[start]

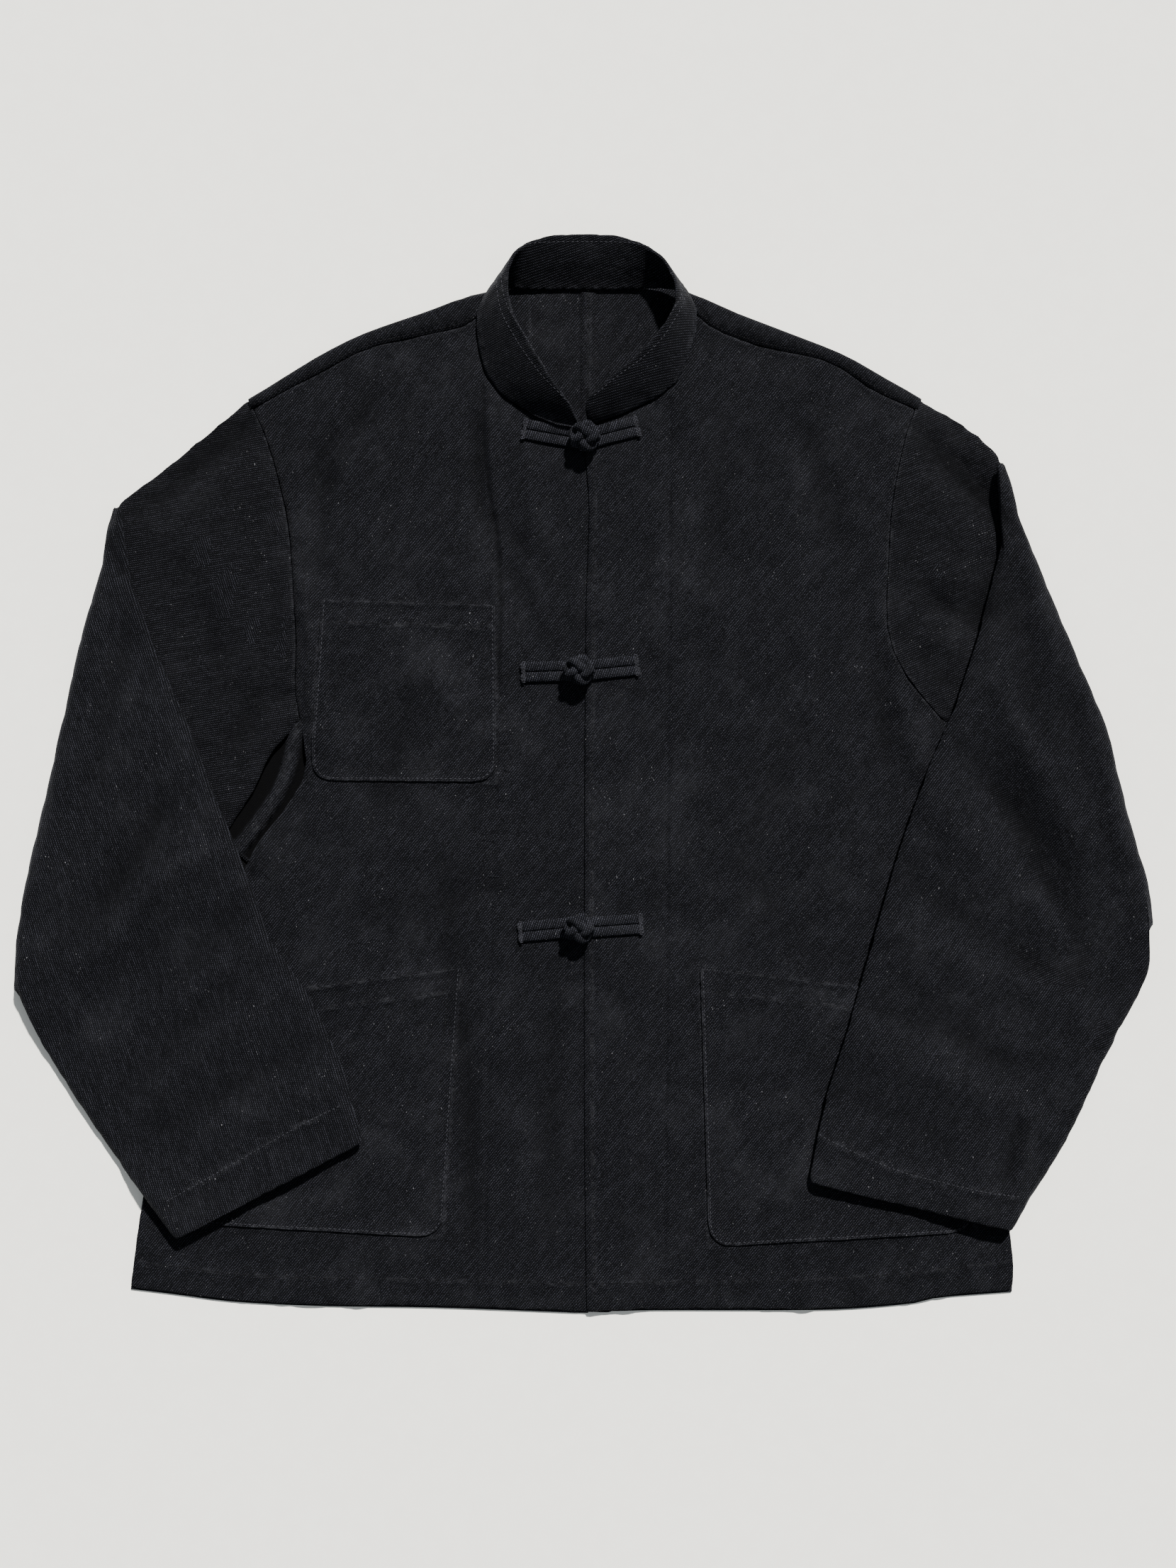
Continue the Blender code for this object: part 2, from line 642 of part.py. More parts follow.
def make_frogs():
    """Three fastenings: tail on the right front, loop on the left front, ball knot over both."""
    for number, (tx, ty, kx, ky, lx, ly) in enumerate(FROGS, 1):
        tail = Vector((tx, ty)) * MM
        knot = Vector((kx, ky)) * MM
        loop = Vector((lx, ly)) * MM
        make_strip(f"frog_tail_{number}", tail, knot + Vector((TAIL_UNDER_KNOT, 0)), body_level)
        make_strip(f"frog_loop_{number}", loop, knot + Vector((LOOP_UNDER_KNOT, 0)), upper_level)
        bm = bmesh.new()
        bmesh.ops.create_uvsphere(bm, u_segments=14, v_segments=9, radius=1)
        bmesh.ops.scale(bm, verts=bm.verts, vec=(KNOT_RADIUS, KNOT_RADIUS, KNOT_HEIGHT / 2))
        seat = upper_level(knot) + CLOTH + 2.5 * SEAM_GAP + CORD_HEIGHT - KNOT_NEST
        bmesh.ops.translate(bm, verts=bm.verts, vec=(knot.x, knot.y, seat + KNOT_HEIGHT / 2))
        finish(bm, f"frog_knot_{number}", FROG_TWILL)


def main():
    """Build the whole jacket."""
    for thing in list(bpy.data.objects):
        bpy.data.objects.remove(thing)
    make_back("back_right", -1, ((CENTRE_BACK, BACK_NECK_LEVEL), (-44, 345), (-58, 342), (-65, 336)),
              RIGHT_SHOULDER_FOLD, RIGHT_SHOULDER_SEAM, RIGHT_ARMHOLE, RIGHT_BACK_SIDE, RIGHT_HEM)
    make_back("back_left", 1, ((CENTRE_BACK, BACK_NECK_LEVEL), (46, 345), (62, 343), (71, 337)),
              LEFT_SHOULDER_FOLD, LEFT_SHOULDER_SEAM, LEFT_ARMHOLE, LEFT_SIDE, LEFT_HEM)
    make_front("front_right",
               (curve(RIGHT_NECK), [Vector((19 * MM, 243 * MM))], curve(RIGHT_FRONT_EDGE)[::-1],
                curve(RIGHT_HEM)[::-1], curve(RIGHT_SIDE)[::-1],
                curve(RIGHT_ARMHOLE, count=ARMHOLE_STEPS)[::-1], curve(RIGHT_SHOULDER_SEAM, count=14)[::-1]),
               body_level, ("chest_pocket", "hip_pocket_right"))
    make_front("front_left",
               (curve(LEFT_NECK), curve(LEFT_FRONT_EDGE)[::-1],
                curve(LEFT_HEM)[::-1], curve(LEFT_SIDE)[::-1],
                curve(LEFT_ARMHOLE, count=ARMHOLE_STEPS)[::-1], curve(LEFT_SHOULDER_SEAM, count=14)[::-1]),
               upper_level, ("hip_pocket_left",))
    make_collar()
    for name, table in SLEEVES.items():
        make_sleeve(name, table)
    make_frogs()


main()
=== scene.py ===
"""Looks of a mandarin collar jacket in black cotton twill, laid flat with its sleeves folded in.

Each cloth solid of the frame is copied, made finer, creased and given a woven finish. Cords, knots
and stitches are modelled on top. Metres, +Z up, the collar towards +Y. Left and right are the wearer's.
"""
import math

import bmesh
import bpy
from mathutils import Matrix, Vector, noise
from mathutils.bvhtree import BVHTree
from mathutils.kdtree import KDTree


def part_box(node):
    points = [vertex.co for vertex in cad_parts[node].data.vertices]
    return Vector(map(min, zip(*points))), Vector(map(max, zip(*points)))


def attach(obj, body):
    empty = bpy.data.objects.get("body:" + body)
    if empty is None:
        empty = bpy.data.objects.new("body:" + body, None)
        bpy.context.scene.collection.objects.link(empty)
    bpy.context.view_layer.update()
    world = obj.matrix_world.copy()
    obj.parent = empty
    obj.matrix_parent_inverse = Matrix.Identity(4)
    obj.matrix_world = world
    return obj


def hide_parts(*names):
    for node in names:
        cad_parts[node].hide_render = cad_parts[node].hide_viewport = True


bl_info = {
    "name": "Mandarin Collar Jacket",
    "version": (1, 0, 0),
    "blender": (4, 5, 0),
    "location": "3D View > Sidebar > Jacket",
    "description": "Dresses the solids of a jacket laid flat with creased twill, stitches and cord knots",
    "category": "Object",
}

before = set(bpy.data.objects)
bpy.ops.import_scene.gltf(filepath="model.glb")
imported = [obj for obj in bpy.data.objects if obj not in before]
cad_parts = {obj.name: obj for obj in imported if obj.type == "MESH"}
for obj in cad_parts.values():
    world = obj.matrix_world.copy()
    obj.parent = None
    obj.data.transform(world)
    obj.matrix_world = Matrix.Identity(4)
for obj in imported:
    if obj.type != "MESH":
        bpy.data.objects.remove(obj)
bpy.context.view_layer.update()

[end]

From the line containing "make_collar()" down to the line containing "bpy.context.scene.collection.objects.link(empty)" in the material above, reproduce every line exactly, including the two end lines.

Final answer:
    make_collar()
    for name, table in SLEEVES.items():
        make_sleeve(name, table)
    make_frogs()


main()
=== scene.py ===
"""Looks of a mandarin collar jacket in black cotton twill, laid flat with its sleeves folded in.

Each cloth solid of the frame is copied, made finer, creased and given a woven finish. Cords, knots
and stitches are modelled on top. Metres, +Z up, the collar towards +Y. Left and right are the wearer's.
"""
import math

import bmesh
import bpy
from mathutils import Matrix, Vector, noise
from mathutils.bvhtree import BVHTree
from mathutils.kdtree import KDTree


def part_box(node):
    points = [vertex.co for vertex in cad_parts[node].data.vertices]
    return Vector(map(min, zip(*points))), Vector(map(max, zip(*points)))


def attach(obj, body):
    empty = bpy.data.objects.get("body:" + body)
    if empty is None:
        empty = bpy.data.objects.new("body:" + body, None)
        bpy.context.scene.collection.objects.link(empty)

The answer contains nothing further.